Archive of Our Own, or AO3, is one of the most popular websites in the world, with over 10 million registered users. Its users spend their time both reading and writing many, many words about their favorite fictional characters. It’s a place that allows normie readers to try out their characters in different scenarios and with different outcomes. In the last couple of years, sites like AO3 became fertile ground for publishers to find new authors who might provide them with their next big hit.
Last summer, reporter Rachel Kurzius wrote about how fan fiction is going mainstream for the Washington Post. “Fanfic,” as it’s known to its friends, is the underpinning of smash hits from Heated Rivalry to Fifty Shades of Grey. Kurzius anticipates that as more fanfic adherents grow up and get jobs in various roles in the mainstream, we’ll see more and more of this genre creeping into the mainstream.
Kurzius spoke Today, Explained host Noel King about why fan fiction is everywhere. An excerpt of their conversation, edited for length and clarity, is below. For the whole interview, listen to Today, Explained wherever you get your podcasts, including Apple Podcasts, Pandora, and Spotify.
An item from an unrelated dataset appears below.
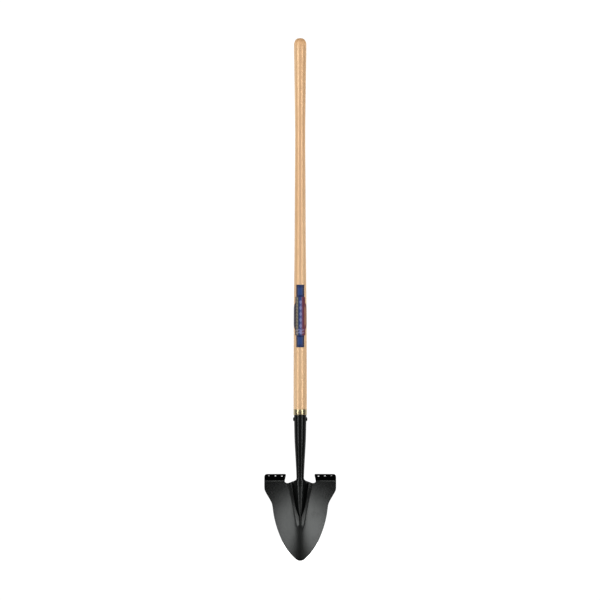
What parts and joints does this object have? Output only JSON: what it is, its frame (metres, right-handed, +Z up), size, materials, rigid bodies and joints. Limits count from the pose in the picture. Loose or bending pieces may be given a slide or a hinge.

This is such a fun question because there are a couple of different strains of thought here. So let’s start with the big tent philosophy, which is fan fiction is anything that is really derived from or inspired by preexisting works. But if we think about this broadly, basically everything that we know, including many of the classics are fan fiction, right? We could think recently about Percival Everett’s James, that’s Huckleberry Finn fanfic, right?
Does that really count?
In speaking with a lot of fandom experts, one person that I spoke with told me she used to want to define fanfic really broadly because it gave it a kind of legitimacy. Like, these are books that are considered part of the literary canon that are........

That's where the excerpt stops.